2. Move the Story Forward Maybe this is not the only way to move story forward in a dialogue (BIG REVEALS come to mind) but this conversation uses an interesting technique: limitation. When Grace declares that she’s sent the other members of the team away, this of course functions as a reveal, but that’s not how it’s affecting the plot. What it serves to do is tell the reader where the plot will be going–in essence it says “Don’t get distracted by these other three people, they don’t matter.” At that point we realize (and we had some reason to suspect this) that the story won’t be wasting its time with the other scientists.
Of all the typical advice about dialogue, this was perhaps the one I knew the best but found the most mysterious. Here, at least, is one practical example of how it’s used in actual work, which was fascinating to me.

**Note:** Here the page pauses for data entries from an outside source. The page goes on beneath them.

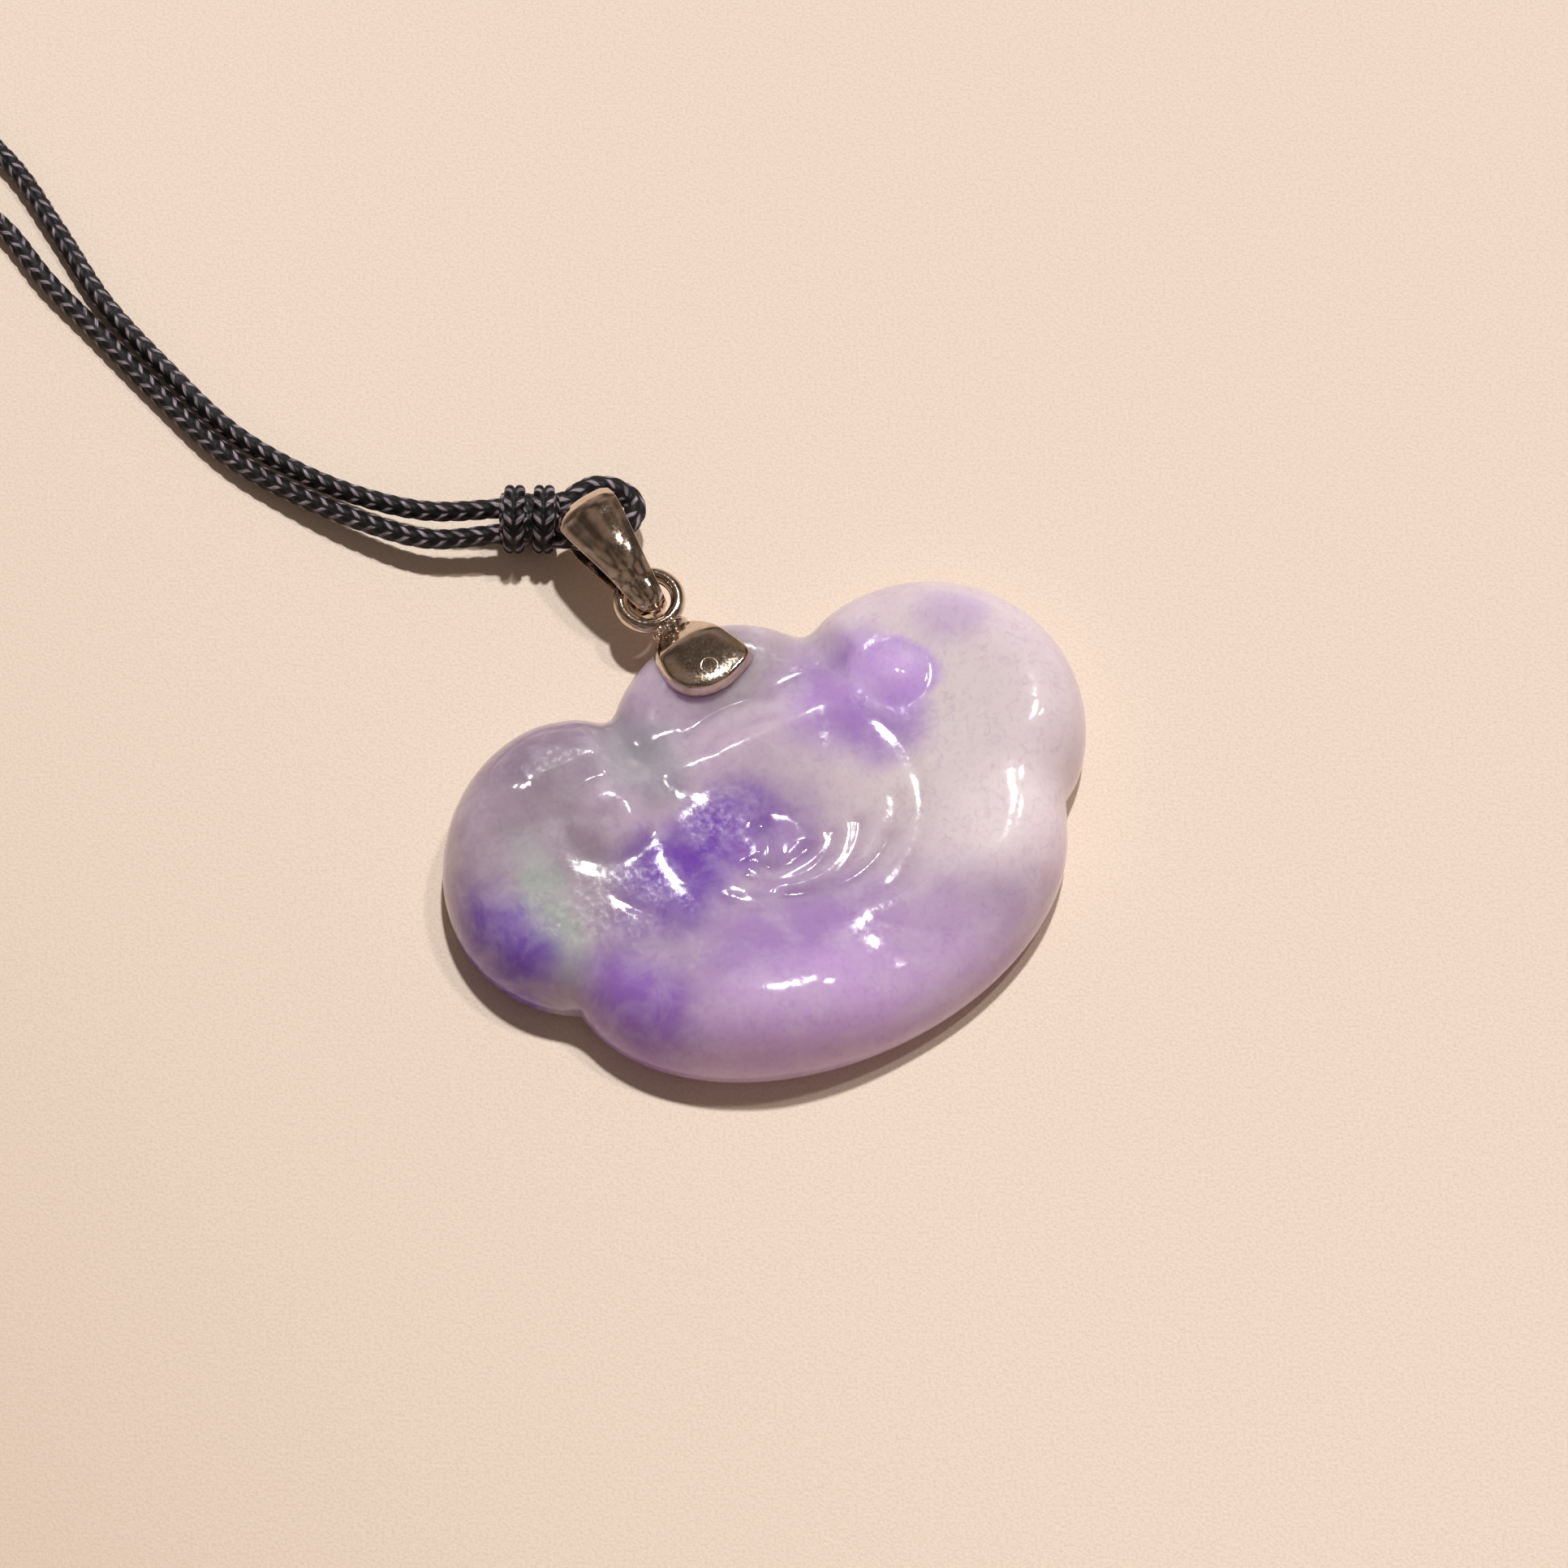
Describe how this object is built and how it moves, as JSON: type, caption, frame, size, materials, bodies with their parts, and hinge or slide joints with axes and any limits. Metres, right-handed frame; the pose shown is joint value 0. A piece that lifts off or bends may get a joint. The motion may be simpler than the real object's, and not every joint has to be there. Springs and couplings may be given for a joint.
{
  "type": "carved jade pendant on a braided cord",
  "caption": "Cloud-head jade carving with a polished pinch cap, tapered bail and knotted braided cord, lying on its back.",
  "frame": {"origin": "middle of the carving's flat back, on the surface that it lies on", "axes": "+Z out of the back towards the carved front, +X to the right and +Y away from a viewer at the picture's side; the carving's own up direction is turned 26.5 degrees anticlockwise from +Y"},
  "size_m": [0.1653, 0.0821, 0.0078],
  "materials": {
    "jade": "polished",
    "metal": "polished",
    "cord": "braided"
  },
  "bodies": {
    "root": {"jade_carving": "jade", "pinch_cap": "metal", "cap_pin": "metal", "tapered_bail": "metal", "bail_cord": "cord", "loop_knot": "cord", "neck_cord_upper": "cord", "neck_cord_lower": "cord", "barrel_clasp": "metal"}
  },
  "joints": []
}
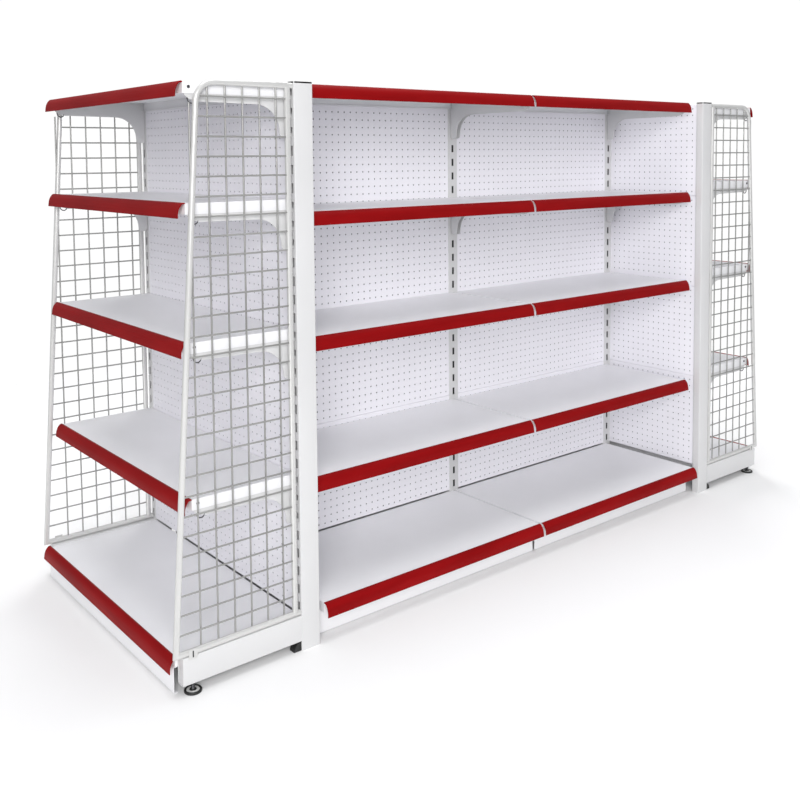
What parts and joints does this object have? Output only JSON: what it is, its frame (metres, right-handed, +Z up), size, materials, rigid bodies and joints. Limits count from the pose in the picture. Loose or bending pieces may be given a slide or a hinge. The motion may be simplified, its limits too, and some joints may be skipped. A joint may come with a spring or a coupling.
{
  "type": "gondola shelving unit",
  "caption": "Double-sided gondola shelving run with shelving end caps, wire side grids, white decks, perforated backs, kick plates and red price strips.",
  "frame": {"origin": "on the floor, under the middle of the run: centre of the bounding box's bottom face", "axes": "+X along the run towards the right-hand end cap, +Y from the front side to the rear side, +Z up"},
  "size_m": [2.724, 0.968, 1.556],
  "materials": {
    "white_powder_coat": "satin",
    "red_price_strip": "gloss",
    "grey_wire_coat": "satin",
    "zinc_hardware": "satin",
    "black_foot_plastic": "matte"
  },
  "bodies": {
    "gondola_frame": {"upright_left": "white_powder_coat", "upright_middle": "white_powder_coat", "upright_right": "white_powder_coat", "end_column_left_front": "white_powder_coat", "end_column_left_rear": "white_powder_coat", "end_column_right_front": "white_powder_coat", "end_column_right_rear": "white_powder_coat", "side_grid_left_front": "grey_wire_coat", "side_grid_left_rear": "grey_wire_coat", "side_grid_right_front": "grey_wire_coat", "side_grid_right_rear": "grey_wire_coat", "back_panel_front_left": "white_powder_coat", "back_panel_front_right": "white_powder_coat", "back_panel_rear_left": "white_powder_coat", "back_panel_rear_right": "white_powder_coat", "back_panel_end_left": "white_powder_coat", "back_panel_end_right": "white_powder_coat", "inner_panel_end_left": "white_powder_coat", "inner_panel_end_right": "white_powder_coat", "base_deck_front_left": "white_powder_coat", "base_deck_front_right": "white_powder_coat", "base_deck_rear_left": "white_powder_coat", "base_deck_rear_right": "white_powder_coat", "base_deck_end_left": "white_powder_coat", "base_deck_end_right": "white_powder_coat", "kick_plate_front_left": "white_powder_coat", "kick_plate_front_right": "white_powder_coat", "kick_plate_rear_left": "white_powder_coat", "kick_plate_rear_right": "white_powder_coat", "kick_plate_end_left": "white_powder_coat", "kick_plate_end_right": "white_powder_coat"},
    "shelf_front_left_1": {"shelf_front_left_1": "white_powder_coat"},
    "shelf_front_left_2": {"shelf_front_left_2": "white_powder_coat"},
    "shelf_front_left_3": {"shelf_front_left_3": "white_powder_coat"},
    "shelf_front_left_4": {"shelf_front_left_4": "white_powder_coat"},
    "shelf_front_right_1": {"shelf_front_right_1": "white_powder_coat"},
    "shelf_front_right_2": {"shelf_front_right_2": "white_powder_coat"},
    "shelf_front_right_3": {"shelf_front_right_3": "white_powder_coat"},
    "shelf_front_right_4": {"shelf_front_right_4": "white_powder_coat"},
    "shelf_rear_left_1": {"shelf_rear_left_1": "white_powder_coat"},
    "shelf_rear_left_2": {"shelf_rear_left_2": "white_powder_coat"},
    "shelf_rear_left_3": {"shelf_rear_left_3": "white_powder_coat"},
    "shelf_rear_left_4": {"shelf_rear_left_4": "white_powder_coat"},
    "shelf_rear_right_1": {"shelf_rear_right_1": "white_powder_coat"},
    "shelf_rear_right_2": {"shelf_rear_right_2": "white_powder_coat"},
    "shelf_rear_right_3": {"shelf_rear_right_3": "white_powder_coat"},
    "shelf_rear_right_4": {"shelf_rear_right_4": "white_powder_coat"},
    "shelf_end_left_1": {"shelf_end_left_1": "white_powder_coat"},
    "shelf_end_left_2": {"shelf_end_left_2": "white_powder_coat"},
    "shelf_end_left_3": {"shelf_end_left_3": "white_powder_coat"},
    "shelf_end_left_4": {"shelf_end_left_4": "white_powder_coat"},
    "shelf_end_right_1": {"shelf_end_right_1": "white_powder_coat"},
    "shelf_end_right_2": {"shelf_end_right_2": "white_powder_coat"},
    "shelf_end_right_3": {"shelf_end_right_3": "white_powder_coat"},
    "shelf_end_right_4": {"shelf_end_right_4": "white_powder_coat"},
    "foot_left_front": {"foot_left_front": "black_foot_plastic"},
    "foot_left_rear": {"foot_left_rear": "black_foot_plastic"},
    "foot_right_front": {"foot_right_front": "black_foot_plastic"},
    "foot_right_rear": {"foot_right_rear": "black_foot_plastic"}
  },
  "joints": [
    {"name": "shelf_front_left_1_lift", "type": "slide", "parent": "gondola_frame", "child": "shelf_front_left_1", "axis": [0, 0, 1], "range_m": [0, 0.014]},
    {"name": "shelf_front_left_2_lift", "type": "slide", "parent": "gondola_frame", "child": "shelf_front_left_2", "axis": [0, 0, 1], "range_m": [0, 0.014]},
    {"name": "shelf_front_left_3_lift", "type": "slide", "parent": "gondola_frame", "child": "shelf_front_left_3", "axis": [0, 0, 1], "range_m": [0, 0.014]},
    {"name": "shelf_front_left_4_lift", "type": "slide", "parent": "gondola_frame", "child": "shelf_front_left_4", "axis": [0, 0, 1], "range_m": [0, 0.014]},
    {"name": "shelf_front_right_1_lift", "type": "slide", "parent": "gondola_frame", "child": "shelf_front_right_1", "axis": [0, 0, 1], "range_m": [0, 0.014]},
    {"name": "shelf_front_right_2_lift", "type": "slide", "parent": "gondola_frame", "child": "shelf_front_right_2", "axis": [0, 0, 1], "range_m": [0, 0.014]},
    {"name": "shelf_front_right_3_lift", "type": "slide", "parent": "gondola_frame", "child": "shelf_front_right_3", "axis": [0, 0, 1], "range_m": [0, 0.014]},
    {"name": "shelf_front_right_4_lift", "type": "slide", "parent": "gondola_frame", "child": "shelf_front_right_4", "axis": [0, 0, 1], "range_m": [0, 0.014]},
    {"name": "shelf_rear_left_1_lift", "type": "slide", "parent": "gondola_frame", "child": "shelf_rear_left_1", "axis": [0, 0, 1], "range_m": [0, 0.014]},
    {"name": "shelf_rear_left_2_lift", "type": "slide", "parent": "gondola_frame", "child": "shelf_rear_left_2", "axis": [0, 0, 1], "range_m": [0, 0.014]},
    {"name": "shelf_rear_left_3_lift", "type": "slide", "parent": "gondola_frame", "child": "shelf_rear_left_3", "axis": [0, 0, 1], "range_m": [0, 0.014]},
    {"name": "shelf_rear_left_4_lift", "type": "slide", "parent": "gondola_frame", "child": "shelf_rear_left_4", "axis": [0, 0, 1], "range_m": [0, 0.014]},
    {"name": "shelf_rear_right_1_lift", "type": "slide", "parent": "gondola_frame", "child": "shelf_rear_right_1", "axis": [0, 0, 1], "range_m": [0, 0.014]},
    {"name": "shelf_rear_right_2_lift", "type": "slide", "parent": "gondola_frame", "child": "shelf_rear_right_2", "axis": [0, 0, 1], "range_m": [0, 0.014]},
    {"name": "shelf_rear_right_3_lift", "type": "slide", "parent": "gondola_frame", "child": "shelf_rear_right_3", "axis": [0, 0, 1], "range_m": [0, 0.014]},
    {"name": "shelf_rear_right_4_lift", "type": "slide", "parent": "gondola_frame", "child": "shelf_rear_right_4", "axis": [0, 0, 1], "range_m": [0, 0.014]},
    {"name": "shelf_end_left_1_lift", "type": "slide", "parent": "gondola_frame", "child": "shelf_end_left_1", "axis": [0, 0, 1], "range_m": [0, 0.014]},
    {"name": "shelf_end_left_2_lift", "type": "slide", "parent": "gondola_frame", "child": "shelf_end_left_2", "axis": [0, 0, 1], "range_m": [0, 0.014]},
    {"name": "shelf_end_left_3_lift", "type": "slide", "parent": "gondola_frame", "child": "shelf_end_left_3", "axis": [0, 0, 1], "range_m": [0, 0.014]},
    {"name": "shelf_end_left_4_lift", "type": "slide", "parent": "gondola_frame", "child": "shelf_end_left_4", "axis": [0, 0, 1], "range_m": [0, 0.014]},
    {"name": "shelf_end_right_1_lift", "type": "slide", "parent": "gondola_frame", "child": "shelf_end_right_1", "axis": [0, 0, 1], "range_m": [0, 0.014]},
    {"name": "shelf_end_right_2_lift", "type": "slide", "parent": "gondola_frame", "child": "shelf_end_right_2", "axis": [0, 0, 1], "range_m": [0, 0.014]},
    {"name": "shelf_end_right_3_lift", "type": "slide", "parent": "gondola_frame", "child": "shelf_end_right_3", "axis": [0, 0, 1], "range_m": [0, 0.014]},
    {"name": "shelf_end_right_4_lift", "type": "slide", "parent": "gondola_frame", "child": "shelf_end_right_4", "axis": [0, 0, 1], "range_m": [0, 0.014]},
    {"name": "foot_left_front_screw", "type": "slide", "parent": "gondola_frame", "child": "foot_left_front", "axis": [0, 0, 1], "range_m": [0, 0.019]},
    {"name": "foot_left_rear_screw", "type": "slide", "parent": "gondola_frame", "child": "foot_left_rear", "axis": [0, 0, 1], "range_m": [0, 0.019]},
    {"name": "foot_right_front_screw", "type": "slide", "parent": "gondola_frame", "child": "foot_right_front", "axis": [0, 0, 1], "range_m": [0, 0.019]},
    {"name": "foot_right_rear_screw", "type": "slide", "parent": "gondola_frame", "child": "foot_right_rear", "axis": [0, 0, 1], "range_m": [0, 0.019]}
  ]
}
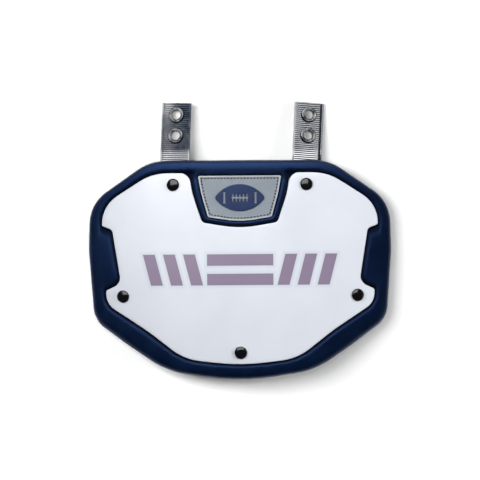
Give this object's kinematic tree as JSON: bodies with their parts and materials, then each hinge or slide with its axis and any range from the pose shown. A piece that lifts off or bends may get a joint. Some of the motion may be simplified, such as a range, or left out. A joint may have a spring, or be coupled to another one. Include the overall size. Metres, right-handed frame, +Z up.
{
  "type": "football back plate",
  "caption": "Football back plate lying on its back: a bent foam pad with a hard face plate riveted into its rim, a rubber badge in a foam frame, and ribbed straps with eyelets to hang it by.",
  "frame": {"origin": "under the middle of the whole part, on the surface that it lies on", "axes": "+Z up, out of the plate's face; +Y towards the straps, which is up when worn; +X to the right as the plate's face is seen"},
  "size_m": [0.3022, 0.2772, 0.0508],
  "materials": {
    "foam": "matte navy cloth over foam",
    "hard_white": "satin white with a mauve print",
    "black_enamel": "gloss black",
    "smoked_vinyl": "ribbed see-through vinyl",
    "gunmetal": "polished gunmetal",
    "grey_rubber": "matte grey",
    "navy_rubber": "matte navy"
  },
  "bodies": {
    "root": {"foam_pad": "foam", "face_plate": "hard_white", "badge": "grey_rubber", "badge_motif": "navy_rubber", "rivet_top_left": "black_enamel", "rivet_top_right": "black_enamel", "rivet_side_left": "black_enamel", "rivet_side_right": "black_enamel", "rivet_bottom": "black_enamel", "strap_left": "smoked_vinyl", "eyelet_left_far": "gunmetal", "eyelet_left_near": "gunmetal", "strap_right": "smoked_vinyl", "eyelet_right_far": "gunmetal", "eyelet_right_near": "gunmetal"}
  },
  "joints": []
}
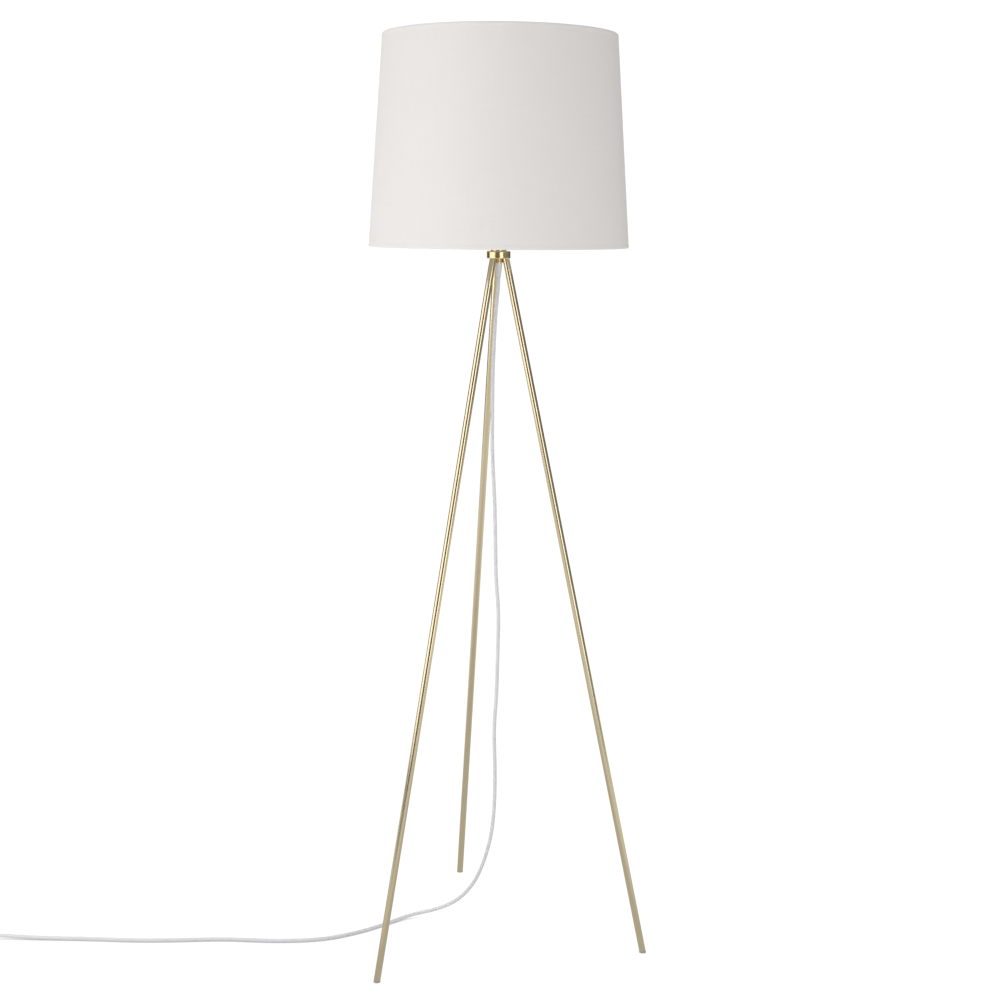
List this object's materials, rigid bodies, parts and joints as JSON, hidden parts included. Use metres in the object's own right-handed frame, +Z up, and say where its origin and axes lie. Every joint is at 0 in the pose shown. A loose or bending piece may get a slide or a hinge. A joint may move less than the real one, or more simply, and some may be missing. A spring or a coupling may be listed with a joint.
{
  "type": "tripod floor lamp",
  "caption": "Tripod floor lamp: satin gold tube legs screwed into a turned hub, tapered off-white fabric drum shade, screw lampholder with bulb, white fabric cord with foot switch and plug.",
  "frame": {"origin": "on the lamp's axis at floor level, midway between the three feet", "axes": "+Z up along the lamp's axis, +Y towards the rear leg, +X to the right as seen from the front"},
  "size_m": [1.2857, 0.4755, 1.5],
  "materials": {
    "brass_satin": "satin brushed gold plating",
    "shade_fabric": "off-white woven polycotton, plain weave",
    "shade_liner": "white styrene backing sheet",
    "white_wire": "white powder coat",
    "holder_plastic": "white thermoplastic",
    "carrier_plastic": "pale phenolic",
    "contact_brass": "bright brass",
    "zinc_steel": "zinc plated",
    "pad_rubber": "grey-green clear PVC, matt",
    "white_pvc": "soft white PVC",
    "cord_fabric": "white braided textile",
    "cord_tie_fabric": "white hook and loop tape",
    "opal_plastic": "opal polycarbonate",
    "bulb_plastic": "white, satin gloss",
    "bulb_cap_metal": "nickel plated",
    "black_glass": "black vitrite, glossy",
    "board_white": "white solder mask",
    "switch_plastic": "white ABS, satin gloss",
    "pin_metal": "nickel plated brass",
    "black_plastic": "black PA",
    "wire_brown": "brown PVC insulation",
    "wire_blue": "blue PVC insulation"
  },
  "bodies": {
    "lamp": {"hub": "brass_satin", "hub_collar": "brass_satin", "threaded_nipple": "zinc_steel", "cord_bush": "brass_satin", "strain_relief": "white_pvc", "cord_inside_hub": "cord_fabric", "leg_right": "brass_satin", "leg_rear": "brass_satin", "leg_left": "brass_satin", "leg_studs": "zinc_steel", "foot_pad_right": "pad_rubber", "foot_pad_rear": "pad_rubber", "foot_pad_left": "pad_rubber", "lampholder_cap": "holder_plastic", "lampholder_body": "holder_plastic", "contact_carrier": "carrier_plastic", "centre_contact": "contact_brass", "side_contact": "contact_brass", "terminal_screws": "contact_brass", "wire_live": "wire_brown", "wire_neutral": "wire_blue", "shade_ring_lower": "holder_plastic", "shade_ring_upper": "holder_plastic", "bulb_tip": "bulb_cap_metal", "bulb_insulator": "black_glass", "bulb_screw_cap": "bulb_cap_metal", "bulb_skirt": "bulb_plastic", "bulb_light_board": "board_white", "bulb_globe": "opal_plastic", "shade_wire_bottom": "white_wire", "shade_wire_top": "white_wire", "shade_fitter": "white_wire", "shade_spokes": "white_wire", "shade_liner": "shade_liner", "shade_fabric": "shade_fabric", "cord": "cord_fabric", "switch_base": "switch_plastic", "switch_cover": "switch_plastic", "switch_grommets": "white_pvc", "switch_cord_ends": "cord_fabric", "switch_mechanism": "carrier_plastic", "switch_terminals": "contact_brass", "switch_terminal_screws": "zinc_steel", "switch_spring": "zinc_steel", "switch_case_screws": "zinc_steel", "switch_pads": "pad_rubber", "cord_lead": "cord_fabric", "cord_coil": "cord_fabric", "coil_tie": "cord_tie_fabric", "cord_tail": "cord_fabric", "plug_body": "white_pvc", "plug_pins": "pin_metal", "plug_pin_sleeves": "black_plastic"},
    "button": {"switch_button": "switch_plastic"}
  },
  "joints": [
    {"name": "button_press", "type": "slide", "parent": "lamp", "child": "button", "axis": [0, 0, -1], "range_m": [0, 0.004], "stiffness_N_per_m": 1500, "springref_m": -0.004, "deforming": ["switch_spring"]}
  ]
}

3. So Much of this Dialogue is Under the Surface
In the first segment, a bunch of narration is basically invaded by two short exchanges of dialogue. Mostly, I included that first segment because of how important the context of it is for the second exchange to make any sense at all. Providing this context lets the reader know, pretty much immediately in this story, that these two are playing a verbal chess game, and that colors all of their future interactions. Largely, these characters want the same thing, but they are heavily antagonistic to each other, and we’re never sure if we can trust Grace.
I don’t know, but I certainly would expect, that the second exchange would be quite hard to follow without this context. Even without the gentle reminders of theirs conflict between lines in the second dialogue, it would be a little hard to understand why Grace has done something that seems to be against her own interests. But because of the context, and the stuff taking place under the surface (the breakdowns of communication) we can understand that not only did Grace do this purposefully to upset Control, she did it despite the fact that it would cost her.
FINALLY
Perhaps the ultimate take away is that I’ve been writing dialogue far too flippantly. It takes an aggressive level of forethought (or post-thought or both) to write a solid piece of dialogue. Even a brief, two line exchange without this level of interrogation may corrupt your sense of strength and pacing. And ultimately, powerful dialogue boils down to concisely displaying conflict between two characters.
What do you think of the three tips above? Might you add any others? Do you have any scenes of dialogue you go back to for tips now and again? I’d love to hear them and take a look at them myself.